▶ Aim:
Print the data that follows exactly.

▶ Collected data:
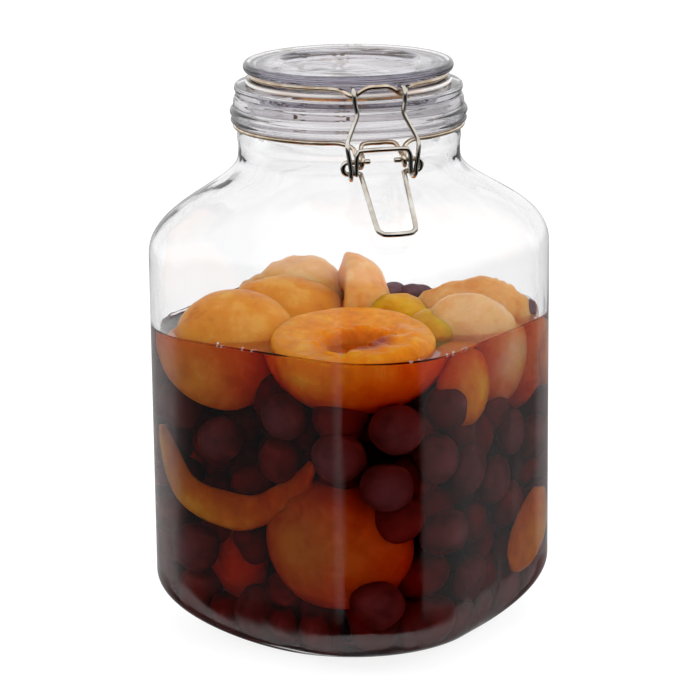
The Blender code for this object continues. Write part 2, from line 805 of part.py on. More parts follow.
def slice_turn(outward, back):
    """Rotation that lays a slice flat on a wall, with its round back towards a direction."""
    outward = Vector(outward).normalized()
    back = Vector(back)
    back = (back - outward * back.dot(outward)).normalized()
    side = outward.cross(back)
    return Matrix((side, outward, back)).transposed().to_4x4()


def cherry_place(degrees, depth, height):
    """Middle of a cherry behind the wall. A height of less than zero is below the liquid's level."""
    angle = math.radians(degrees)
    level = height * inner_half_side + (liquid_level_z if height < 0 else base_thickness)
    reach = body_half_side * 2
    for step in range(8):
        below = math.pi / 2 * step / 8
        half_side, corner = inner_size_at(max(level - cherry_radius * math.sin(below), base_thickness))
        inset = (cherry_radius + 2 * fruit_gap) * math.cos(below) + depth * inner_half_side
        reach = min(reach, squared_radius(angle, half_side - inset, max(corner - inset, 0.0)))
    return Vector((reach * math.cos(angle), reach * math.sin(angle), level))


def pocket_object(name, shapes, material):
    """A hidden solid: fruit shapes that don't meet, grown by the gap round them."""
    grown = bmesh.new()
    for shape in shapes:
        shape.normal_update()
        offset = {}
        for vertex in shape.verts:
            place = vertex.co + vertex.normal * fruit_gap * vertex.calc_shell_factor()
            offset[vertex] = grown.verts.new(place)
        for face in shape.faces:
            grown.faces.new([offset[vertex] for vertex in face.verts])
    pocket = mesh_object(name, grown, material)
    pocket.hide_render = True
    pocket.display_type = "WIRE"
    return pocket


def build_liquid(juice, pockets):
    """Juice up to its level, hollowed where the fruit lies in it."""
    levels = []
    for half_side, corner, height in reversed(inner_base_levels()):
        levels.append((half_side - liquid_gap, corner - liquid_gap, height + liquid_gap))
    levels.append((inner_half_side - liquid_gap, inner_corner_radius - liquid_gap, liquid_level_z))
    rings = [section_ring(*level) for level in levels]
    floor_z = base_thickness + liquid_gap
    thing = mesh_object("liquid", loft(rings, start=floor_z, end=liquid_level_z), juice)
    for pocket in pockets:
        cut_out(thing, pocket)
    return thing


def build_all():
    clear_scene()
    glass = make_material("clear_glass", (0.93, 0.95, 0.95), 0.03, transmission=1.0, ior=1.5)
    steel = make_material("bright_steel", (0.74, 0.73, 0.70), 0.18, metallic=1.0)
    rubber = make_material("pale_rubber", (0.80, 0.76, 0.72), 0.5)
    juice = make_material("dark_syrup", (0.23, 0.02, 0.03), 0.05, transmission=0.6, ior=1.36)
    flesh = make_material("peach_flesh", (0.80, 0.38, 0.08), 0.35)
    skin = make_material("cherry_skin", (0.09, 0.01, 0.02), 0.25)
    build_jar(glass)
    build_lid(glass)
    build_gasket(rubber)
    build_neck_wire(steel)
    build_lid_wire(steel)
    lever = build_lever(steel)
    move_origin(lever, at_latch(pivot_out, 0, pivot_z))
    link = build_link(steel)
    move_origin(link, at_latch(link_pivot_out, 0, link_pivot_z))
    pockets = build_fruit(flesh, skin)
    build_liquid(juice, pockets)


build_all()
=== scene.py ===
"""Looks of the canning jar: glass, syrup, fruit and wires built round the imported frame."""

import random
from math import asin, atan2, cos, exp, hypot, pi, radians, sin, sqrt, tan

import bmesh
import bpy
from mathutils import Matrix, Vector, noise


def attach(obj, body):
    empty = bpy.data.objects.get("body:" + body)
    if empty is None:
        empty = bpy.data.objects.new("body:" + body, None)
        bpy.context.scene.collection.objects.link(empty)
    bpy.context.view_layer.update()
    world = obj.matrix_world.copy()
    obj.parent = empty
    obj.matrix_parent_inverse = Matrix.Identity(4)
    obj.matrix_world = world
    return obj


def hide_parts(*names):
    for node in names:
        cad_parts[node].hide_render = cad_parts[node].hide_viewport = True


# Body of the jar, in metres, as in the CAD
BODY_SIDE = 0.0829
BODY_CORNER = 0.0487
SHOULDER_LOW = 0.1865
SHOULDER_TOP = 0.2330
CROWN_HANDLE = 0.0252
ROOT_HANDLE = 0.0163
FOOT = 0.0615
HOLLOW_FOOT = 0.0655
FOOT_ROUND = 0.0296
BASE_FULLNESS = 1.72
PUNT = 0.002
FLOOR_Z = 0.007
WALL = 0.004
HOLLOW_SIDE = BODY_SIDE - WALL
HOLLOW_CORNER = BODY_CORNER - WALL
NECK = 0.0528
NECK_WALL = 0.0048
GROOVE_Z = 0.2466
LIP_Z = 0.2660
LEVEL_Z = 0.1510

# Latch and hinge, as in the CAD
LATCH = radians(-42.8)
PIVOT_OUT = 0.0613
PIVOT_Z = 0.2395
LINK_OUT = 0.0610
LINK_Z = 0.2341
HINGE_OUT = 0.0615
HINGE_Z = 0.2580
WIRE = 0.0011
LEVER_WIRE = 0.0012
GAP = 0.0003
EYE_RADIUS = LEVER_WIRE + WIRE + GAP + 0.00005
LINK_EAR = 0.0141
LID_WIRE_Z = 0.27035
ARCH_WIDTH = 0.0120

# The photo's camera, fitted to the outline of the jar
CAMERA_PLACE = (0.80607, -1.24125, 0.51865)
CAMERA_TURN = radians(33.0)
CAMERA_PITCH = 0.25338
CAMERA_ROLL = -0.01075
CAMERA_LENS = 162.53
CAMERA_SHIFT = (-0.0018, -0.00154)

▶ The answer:
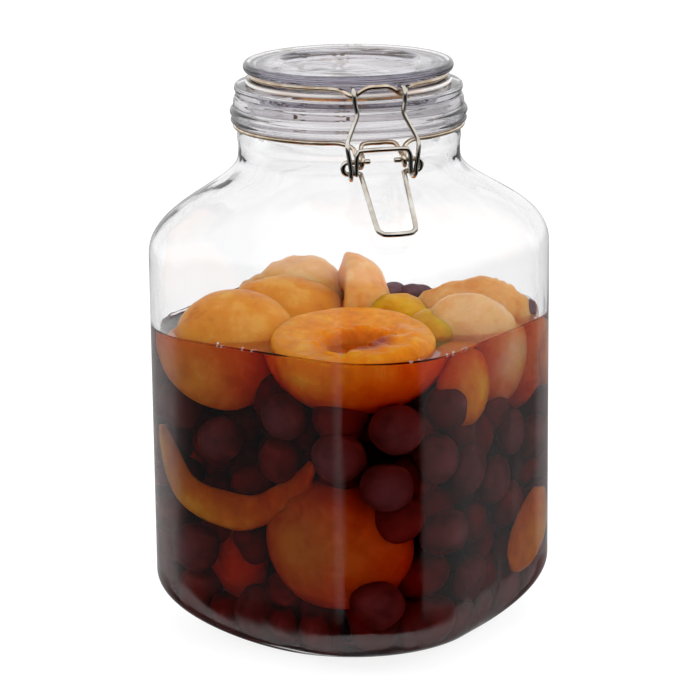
The Blender code for this object continues. Write part 2, from line 805 of part.py on. More parts follow.
def slice_turn(outward, back):
    """Rotation that lays a slice flat on a wall, with its round back towards a direction."""
    outward = Vector(outward).normalized()
    back = Vector(back)
    back = (back - outward * back.dot(outward)).normalized()
    side = outward.cross(back)
    return Matrix((side, outward, back)).transposed().to_4x4()


def cherry_place(degrees, depth, height):
    """Middle of a cherry behind the wall. A height of less than zero is below the liquid's level."""
    angle = math.radians(degrees)
    level = height * inner_half_side + (liquid_level_z if height < 0 else base_thickness)
    reach = body_half_side * 2
    for step in range(8):
        below = math.pi / 2 * step / 8
        half_side, corner = inner_size_at(max(level - cherry_radius * math.sin(below), base_thickness))
        inset = (cherry_radius + 2 * fruit_gap) * math.cos(below) + depth * inner_half_side
        reach = min(reach, squared_radius(angle, half_side - inset, max(corner - inset, 0.0)))
    return Vector((reach * math.cos(angle), reach * math.sin(angle), level))


def pocket_object(name, shapes, material):
    """A hidden solid: fruit shapes that don't meet, grown by the gap round them."""
    grown = bmesh.new()
    for shape in shapes:
        shape.normal_update()
        offset = {}
        for vertex in shape.verts:
            place = vertex.co + vertex.normal * fruit_gap * vertex.calc_shell_factor()
            offset[vertex] = grown.verts.new(place)
        for face in shape.faces:
            grown.faces.new([offset[vertex] for vertex in face.verts])
    pocket = mesh_object(name, grown, material)
    pocket.hide_render = True
    pocket.display_type = "WIRE"
    return pocket


def build_liquid(juice, pockets):
    """Juice up to its level, hollowed where the fruit lies in it."""
    levels = []
    for half_side, corner, height in reversed(inner_base_levels()):
        levels.append((half_side - liquid_gap, corner - liquid_gap, height + liquid_gap))
    levels.append((inner_half_side - liquid_gap, inner_corner_radius - liquid_gap, liquid_level_z))
    rings = [section_ring(*level) for level in levels]
    floor_z = base_thickness + liquid_gap
    thing = mesh_object("liquid", loft(rings, start=floor_z, end=liquid_level_z), juice)
    for pocket in pockets:
        cut_out(thing, pocket)
    return thing


def build_all():
    clear_scene()
    glass = make_material("clear_glass", (0.93, 0.95, 0.95), 0.03, transmission=1.0, ior=1.5)
    steel = make_material("bright_steel", (0.74, 0.73, 0.70), 0.18, metallic=1.0)
    rubber = make_material("pale_rubber", (0.80, 0.76, 0.72), 0.5)
    juice = make_material("dark_syrup", (0.23, 0.02, 0.03), 0.05, transmission=0.6, ior=1.36)
    flesh = make_material("peach_flesh", (0.80, 0.38, 0.08), 0.35)
    skin = make_material("cherry_skin", (0.09, 0.01, 0.02), 0.25)
    build_jar(glass)
    build_lid(glass)
    build_gasket(rubber)
    build_neck_wire(steel)
    build_lid_wire(steel)
    lever = build_lever(steel)
    move_origin(lever, at_latch(pivot_out, 0, pivot_z))
    link = build_link(steel)
    move_origin(link, at_latch(link_pivot_out, 0, link_pivot_z))
    pockets = build_fruit(flesh, skin)
    build_liquid(juice, pockets)


build_all()
=== scene.py ===
"""Looks of the canning jar: glass, syrup, fruit and wires built round the imported frame."""

import random
from math import asin, atan2, cos, exp, hypot, pi, radians, sin, sqrt, tan

import bmesh
import bpy
from mathutils import Matrix, Vector, noise


def attach(obj, body):
    empty = bpy.data.objects.get("body:" + body)
    if empty is None:
        empty = bpy.data.objects.new("body:" + body, None)
        bpy.context.scene.collection.objects.link(empty)
    bpy.context.view_layer.update()
    world = obj.matrix_world.copy()
    obj.parent = empty
    obj.matrix_parent_inverse = Matrix.Identity(4)
    obj.matrix_world = world
    return obj


def hide_parts(*names):
    for node in names:
        cad_parts[node].hide_render = cad_parts[node].hide_viewport = True


# Body of the jar, in metres, as in the CAD
BODY_SIDE = 0.0829
BODY_CORNER = 0.0487
SHOULDER_LOW = 0.1865
SHOULDER_TOP = 0.2330
CROWN_HANDLE = 0.0252
ROOT_HANDLE = 0.0163
FOOT = 0.0615
HOLLOW_FOOT = 0.0655
FOOT_ROUND = 0.0296
BASE_FULLNESS = 1.72
PUNT = 0.002
FLOOR_Z = 0.007
WALL = 0.004
HOLLOW_SIDE = BODY_SIDE - WALL
HOLLOW_CORNER = BODY_CORNER - WALL
NECK = 0.0528
NECK_WALL = 0.0048
GROOVE_Z = 0.2466
LIP_Z = 0.2660
LEVEL_Z = 0.1510

# Latch and hinge, as in the CAD
LATCH = radians(-42.8)
PIVOT_OUT = 0.0613
PIVOT_Z = 0.2395
LINK_OUT = 0.0610
LINK_Z = 0.2341
HINGE_OUT = 0.0615
HINGE_Z = 0.2580
WIRE = 0.0011
LEVER_WIRE = 0.0012
GAP = 0.0003
EYE_RADIUS = LEVER_WIRE + WIRE + GAP + 0.00005
LINK_EAR = 0.0141
LID_WIRE_Z = 0.27035
ARCH_WIDTH = 0.0120

# The photo's camera, fitted to the outline of the jar
CAMERA_PLACE = (0.80607, -1.24125, 0.51865)
CAMERA_TURN = radians(33.0)
CAMERA_PITCH = 0.25338
CAMERA_ROLL = -0.01075
CAMERA_LENS = 162.53
CAMERA_SHIFT = (-0.0018, -0.00154)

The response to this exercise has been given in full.